The faults in existing ethics laws are not specific to the 2003 act; they are simply part of Illinois’ political culture, Canary says.

There is no easy way out, but lawmakers could try to mislead voters into believing that existing laws without enforcement are enough.

True, most of the burden falls on the public to demand a better government, but lawmakers bear a significant burden, too, particularly when citizens are looking for a sign that the state and the country are ready to rebound. 

So as candidates prepare for the 2010 elections, let them seek empowerment through public confidence, not through public manipulation.

One way the CHANGE Illinois coalition wants to embolden voters is by ridding the political system of massive campaign contributions from businesses, political action groups and well-connected individuals at the state and local levels.

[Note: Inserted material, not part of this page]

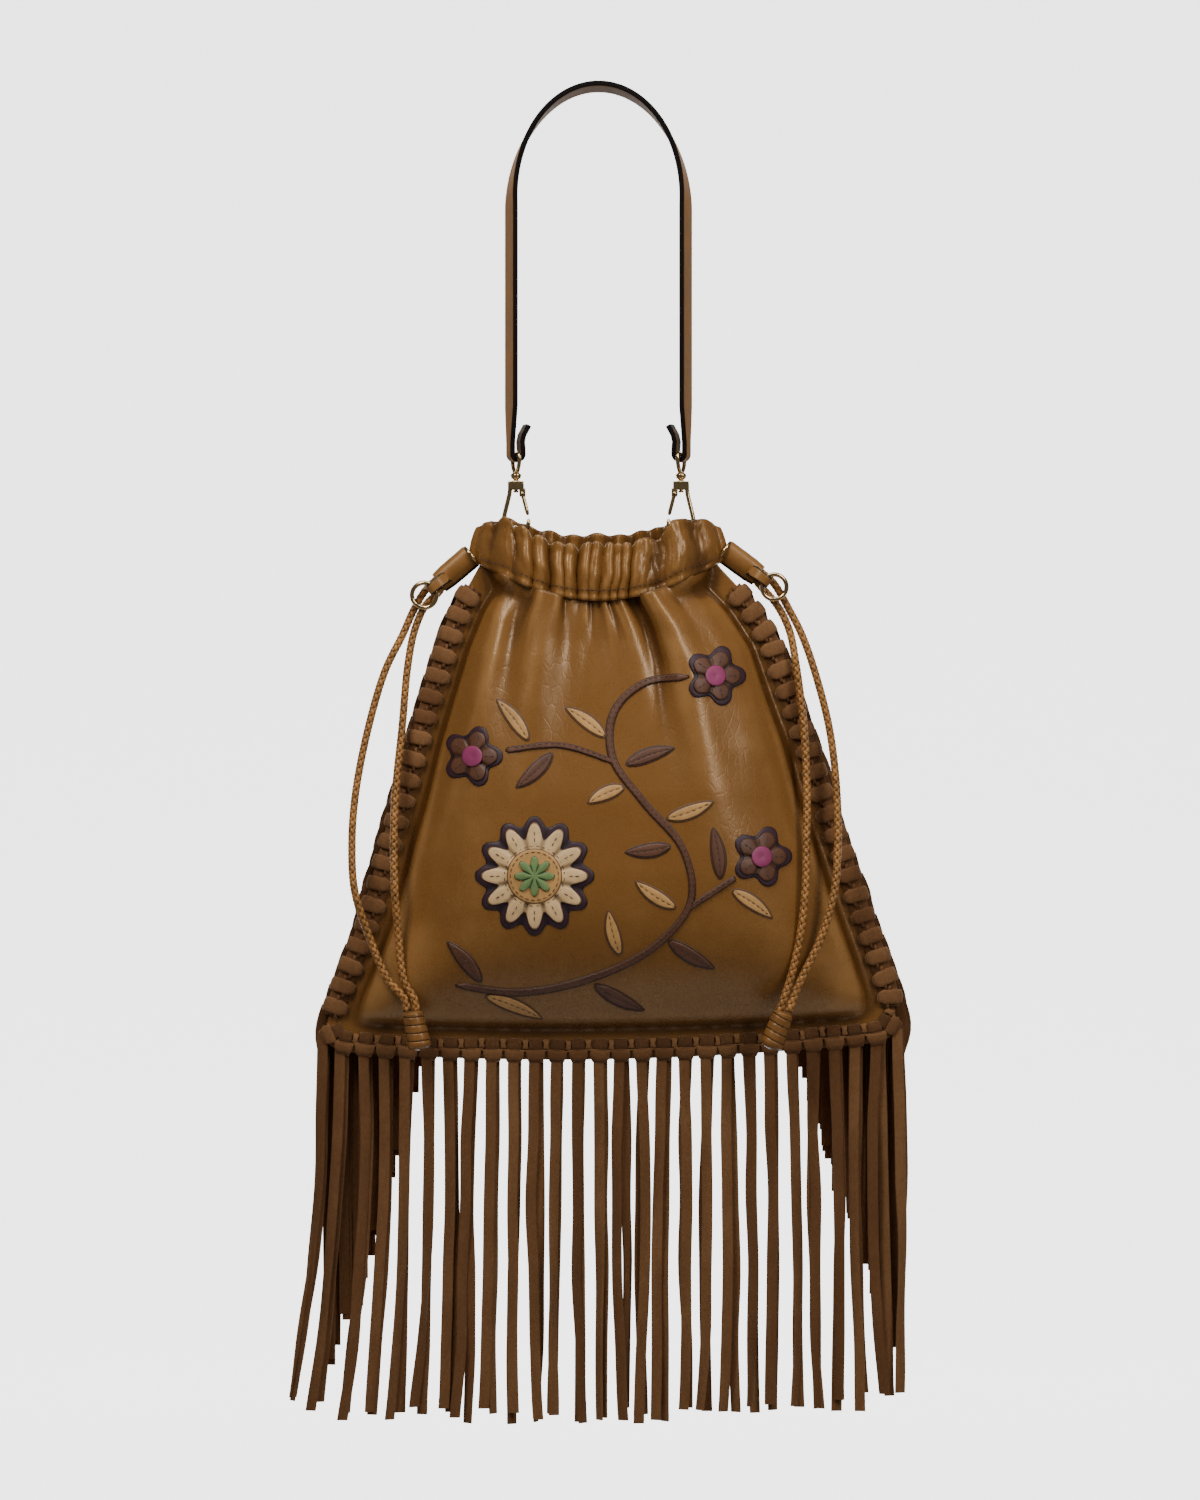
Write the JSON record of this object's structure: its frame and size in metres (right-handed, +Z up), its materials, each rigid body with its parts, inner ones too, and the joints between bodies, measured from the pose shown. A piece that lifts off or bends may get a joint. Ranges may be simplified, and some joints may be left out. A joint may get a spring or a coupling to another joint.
{
  "type": "fringed shoulder bag",
  "caption": "Soft leather drawstring shoulder bag with laced suede fringe, floral appliqué, braided drawstrings and a narrow strap on snap hooks.",
  "frame": {"origin": "under the top of the strap's arch, where the bag hangs", "axes": "+Z up, front panel faces -Y, +X to the viewer's right when facing the front"},
  "size_m": [0.326, 0.0866, 0.703],
  "materials": {
    "smooth_leather": "smooth caramel brown leather, soft gloss",
    "suede": "brown suede, matt nap",
    "strap_leather": "tan strap leather with dark painted edges",
    "braided_leather": "thin braided leather cord",
    "gold_metal": "polished pale gold plate",
    "cream_leather": "cream appliqué leather",
    "tan_leather": "pale tan appliqué leather",
    "brown_leather": "dark brown appliqué leather",
    "dark_leather": "aubergine appliqué leather",
    "pink_leather": "pink appliqué leather",
    "green_leather": "sage green appliqué leather"
  },
  "bodies": {
    "bag": {"front_panel": "smooth_leather", "back_panel": "smooth_leather", "casing": "smooth_leather", "bottom_fringe": "suede", "left_fringe": "suede", "right_fringe": "suede", "strap": "strap_leather", "left_swivel_eye": "gold_metal", "left_hanger_ring": "gold_metal", "left_eyelet": "gold_metal", "left_side_ring": "gold_metal", "left_hanger_loop": "smooth_leather", "left_cord_sleeve": "smooth_leather", "left_outer_cord": "braided_leather", "left_inner_cord": "braided_leather", "left_cord_end": "braided_leather", "right_swivel_eye": "gold_metal", "right_hanger_ring": "gold_metal", "right_eyelet": "gold_metal", "right_side_ring": "gold_metal", "right_hanger_loop": "smooth_leather", "right_cord_sleeve": "smooth_leather", "right_outer_cord": "braided_leather", "right_inner_cord": "braided_leather", "right_cord_end": "braided_leather", "vine": "brown_leather", "leaf_01": "brown_leather", "leaf_02": "tan_leather", "leaf_03": "brown_leather", "leaf_04": "tan_leather", "leaf_05": "brown_leather", "leaf_06": "tan_leather", "leaf_07": "brown_leather", "leaf_08": "tan_leather", "leaf_09": "tan_leather", "leaf_10": "brown_leather", "leaf_11": "tan_leather", "leaf_12": "brown_leather", "leaf_13": "tan_leather", "leaf_14": "brown_leather", "leaf_15": "tan_leather", "daisy_backing": "dark_leather", "daisy_petals": "cream_leather", "daisy_disc": "tan_leather", "daisy_star": "green_leather", "blossom_1_backing": "dark_leather", "blossom_1_petals": "brown_leather", "blossom_1_eye": "pink_leather", "blossom_2_backing": "dark_leather", "blossom_2_petals": "brown_leather", "blossom_2_eye": "pink_leather", "blossom_3_backing": "dark_leather", "blossom_3_petals": "brown_leather", "blossom_3_eye": "pink_leather"},
    "left_hook": {"left_hook": "gold_metal"},
    "left_gate": {"left_gate": "gold_metal"},
    "right_hook": {"right_hook": "gold_metal"},
    "right_gate": {"right_gate": "gold_metal"}
  },
  "joints": [
    {"name": "left_hook_swivel", "type": "hinge", "parent": "bag", "child": "left_hook", "pos_m": [-0.0432, 0, -0.2075], "axis": [0, 0, 1], "range_deg": [-25, 25]},
    {"name": "left_gate_hinge", "type": "hinge", "parent": "left_hook", "child": "left_gate", "pos_m": [-0.0398, 0, -0.2117], "axis": [0, 1, 0], "range_deg": [0, 22], "stiffness_Nm_per_rad": 0.01},
    {"name": "right_hook_swivel", "type": "hinge", "parent": "bag", "child": "right_hook", "pos_m": [0.0432, 0, -0.2075], "axis": [0, 0, 1], "range_deg": [-25, 25]},
    {"name": "right_gate_hinge", "type": "hinge", "parent": "right_hook", "child": "right_gate", "pos_m": [0.0398, 0, -0.2117], "axis": [0, -1, 0], "range_deg": [0, 22], "stiffness_Nm_per_rad": 0.01}
  ]
}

But legislative leaders tend to support stricter disclosure requirements for campaign contributions before the imposition of limits, indicating a tough road ahead for the idea this year.

Ann Lousin, who helped write the 1970 state Constitution and who teaches law at at John Marshall Law School in Chicago, shares the idea that sunshine is the best disinfectant. “If I can figure out a way around it in five minutes, you shouldn’t put it into the statute,” she says. 

Individuals could disguise their financial support through friends or relatives, while state contractors could funnel money though subcontractors, which wouldn’t be part of the public record. “All you’re doing is putting it underground,” she says.

Canary says sunshine won’t cut it. “We have had sunshine for over 30 years, and look at the situation we’re in.”

Now is the time for legislators to keep the skeptics’ attention. They shouldn’t test their confidence, or they will lose. Maybe not this year or in 2010, but eventually, when somebody more believable comes along. ❏


The one-two punch of an economic crisis coupled with an integrity crisis demands state government ethics reforms that people will notice.

There is no easy way out, but lawmakers could try to mislead voters into believing that existing laws without enforcement are enough.